Mac and cheese, escargot soup, lobster salad, BBQ ribs, tacos, granola, chicken hot dogs or a cookie ice cream sandwich – what ever you were in the mood for Tuesday night, you could have found at The Green Building in Cobble Hill in Brooklyn, and you could have smelled it from the subway station on Smith Street.
Three hundred people wandered through the rows of tables displaying dishes that have come to give Brooklyn its fame as a food haven. Tuesday was the third annual Tasting Brooklyn event hosted by Brooklyn Exposed, a website that calls itself the guide to everything Brooklyn, created by Sharon Beason in 2010. More than 30 Brooklyn businesses participated this year with the hope of bringing more business to their establishment, but also to honor what Brooklyn has come to be known for – food.
Joshua Grinker, who opened Stone Park Café in Park Slope in 2004 with his childhood friend and business partner Josh Foster, grew up in Brooklyn and says he has seen the change of the food scene throughout the borough the past 10 years and feels like his restaurant has been a part of that change.
“Brooklyn used to be a borough without a soul, but now we are not that anymore because of all the restaurants that are opening,” he said while manning his restaurant’s table and passing out samples of escargot soup. “People move to New York for finance or culture, and when you talk about culture you talk about museums, movies, theater and food – food is culture,” he said.
Grinker and many of the chefs at Tuesday’s event explain the difference between the Manhattan and Brooklyn culinary scenes as the lack of constraints for restaurants in Brooklyn – the owners are also often the chefs and can hone their craft by experimenting and being more creative to make specialty menu items. “We are not answering to a buttoned up clientele,” he said.
Chiffon Edwards, 46, who has lived her whole life in Brooklyn was anything but buttoned up on Tuesday in her leather jacket and striped dress. Her favorite item at the tasting was a concoction called the “Hot Mess.” Served by chef Tim Coughlan, 31, of Fort Reno, a new barbecue and cocktail restaurant in Park Slope, the dish includes seven layers: mac and cheese, baked beans, corn bread, pulled pork with a vinegar and BBQ sauce, coleslaw and spicy pickled vegetables.
“There was not one thing I didn’t like, but I especially liked the Hot Mess,” said Edwards. “With so many different races of people in Brooklyn, you can find any type of food you could ever want anywhere you go – it’s great.”

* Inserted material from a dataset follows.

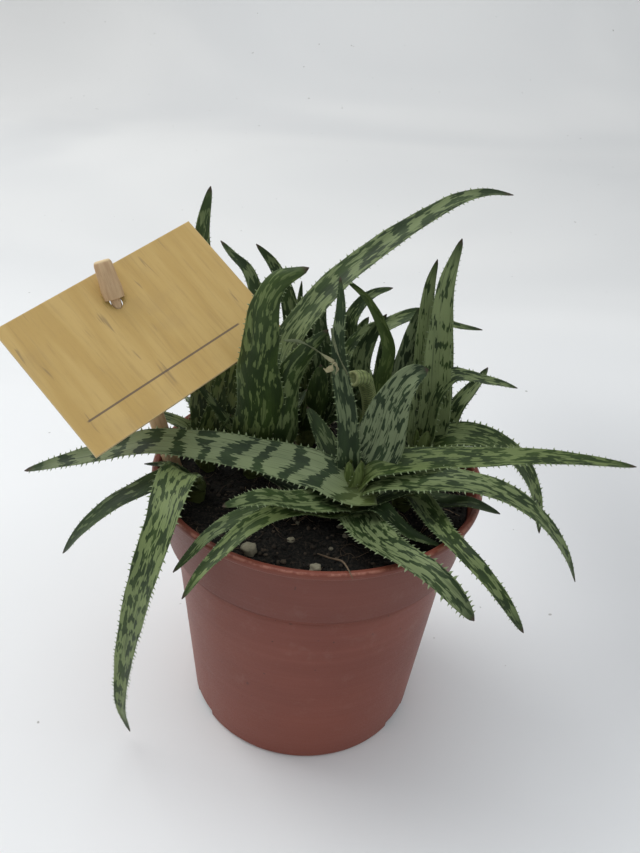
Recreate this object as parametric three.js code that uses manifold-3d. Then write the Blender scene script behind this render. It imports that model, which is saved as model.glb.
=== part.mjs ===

It was for that same reason that Beason, of Brooklyn Exposed, created Tasting Brooklyn two years ago – to celebrate the food scene in the borough.
“I love the Brooklyn culinary scene, so I thought – ‘what better way to celebrate it than to bring everyone together,’” she said.
And as the event caught on, Beason had to find a bigger space, so this year she moved the location from the Dumbo Loft to a larger venue, the Green Building in Carroll Gardens. To participate in the event, restaurants had to have been reviewed on the Brooklyn Exposed website, or have the nod of approval from the editorial team.
The crowd could not get enough of all the Brooklyn flavors, and Chef Luis Ulloa, 42, from the Elbow Room, could not serve up his Chicken Tinga Mac, a macaroni dish that includes shredded chipotle chicken, Monterey jack cheese, avocado and pickled red onion, fast enough. He opened two locations in Brooklyn in 2012, but this was his first appearance at the tasting event, where he was sandwiched between chicken hotdogs from Allswell and chocolate and whiskey from Cacao Prieto.
As a newcomer to Brooklyn, Ulloa, who is originally from San Francisco, said he is excited to be part of the new, younger, artisanal culinary scene happening in the borough.
“Brooklyn feels a lot more like San Francisco,” he said while passing out mac and cheese. “Manhattan follows a very constrained model, but there is a craft to being a chef -it is artisanal and Brooklyn understands that.”